▶ **TASK PROMPT**: Only lines holding the string "object" are wanted; copy each one from the material.

Entries with model source code:
━━━━
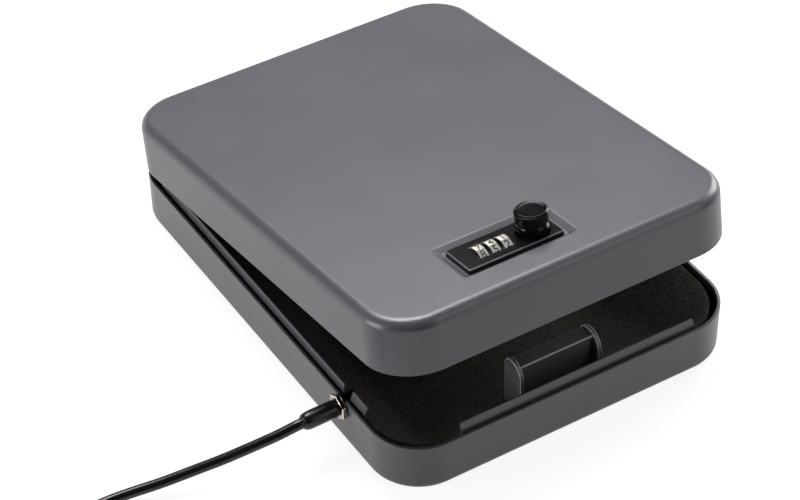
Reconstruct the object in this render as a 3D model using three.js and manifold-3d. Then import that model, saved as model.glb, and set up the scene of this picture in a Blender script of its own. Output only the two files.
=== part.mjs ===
// Portable car safe: a shallow pressed steel box with a hinged lid, a three-dial
// combination lock with a turning knob, and a steel tether with a looped end.
// Millimetres, +X right, +Y towards the hinge, +Z up. The origin is the centre of the underside.

import * as THREE from 'three';
import { mergeVertices } from 'three/addons/utils/BufferGeometryUtils.js';
import Module from 'manifold-3d';

const wasm = await Module();
wasm.setup();

// Case
const CASE_WIDTH = 178;
const CASE_LENGTH = 241;
const BASE_HEIGHT = 25;
const LID_HEIGHT = 25.8;
const SHEET = 1.5;
const CORNER_RADIUS = 24;
const BASE_FILLET = 4;
const LID_FILLET = 5;
const WALL_DRAFT = 0.2;

// Clearances
const FIT = 0.3;
const RUNNING = 0.6;

// Hinge
const LID_ANGLE = THREE.MathUtils.degToRad(9.44);
const HINGE_SETBACK = 2.5;
const HINGE_BARREL_RADIUS = 2.2;
const HINGE_PIN_RADIUS = 1.2;
const HINGE_LENGTH = 120;
const HINGE_KNUCKLES = 5;
const LEAF_THICKNESS = 1.2;
const LEAF_HEIGHT = 14;
const LEAF_TAB_DROP = 0.9;

// Anti-pry flanges
const FLANGE_THICKNESS = 1;
const FLANGE_STANDOFF = 2.1;
const FLANGE_RISE = 3.5;
const FLANGE_DEPTH = 15;
const FLANGE_WELD_HEIGHT = 6;
const FLANGE_JOGGLE = 2.5;
const FLANGE_END_RADIUS = 1.3;
const FLANGE_FRONT_LEFT_GAP = 8.3;
const FLANGE_FRONT_RIGHT_GAP = 0.5;
const FLANGE_LEFT_FRONT_GAP = 9.2;
const FLANGE_RIGHT_FRONT_GAP = 26;
const FLANGE_REAR_GAP = 2;

// Foam
const FLOOR_FOAM = 5;
const WALL_FOAM = 5;
const WALL_FOAM_CORNER = 28;
const WALL_FOAM_BELOW_RIM = 2.8;
const LID_FOAM = 7;
const FOAM_EASE = 0.5;

// Lock position and face plate
const LOCK_SETBACK = 29.7;
const KNOB_X = 0.5;
const PLATE_WIDTH = 19.4;
const PLATE_THICKNESS = 1.8;
const PLATE_END_MARGIN = 1.5;
const PLATE_CORNER = 0.8;
const POCKET_DEPTH = 1.6;
const POCKET_LEFT = 3.6;
const POCKET_RIGHT = 4.6;
const POCKET_FRONT = 2;
const POCKET_BACK = 4.4;
const POCKET_SLOPE = 2;
const POCKET_CORNER = 1.8;

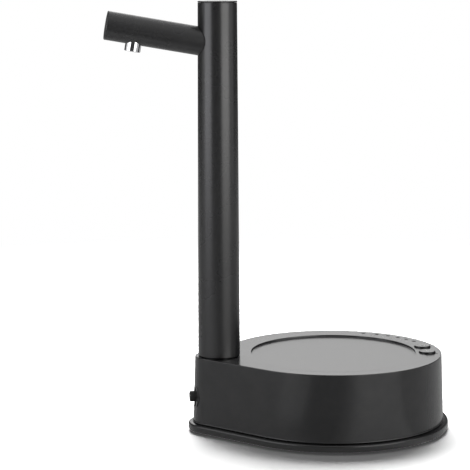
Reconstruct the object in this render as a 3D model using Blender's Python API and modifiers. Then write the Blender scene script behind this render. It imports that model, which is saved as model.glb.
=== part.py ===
━━━━
▶ **RESULT OF THIS EXERCISE**:
Reconstruct the object in this render as a 3D model using three.js and manifold-3d. Then import that model, saved as model.glb, and set up the scene of this picture in a Blender script of its own. Output only the two files.
Reconstruct the object in this render as a 3D model using Blender's Python API and modifiers. Then write the Blender scene script behind this render. It imports that model, which is saved as model.glb.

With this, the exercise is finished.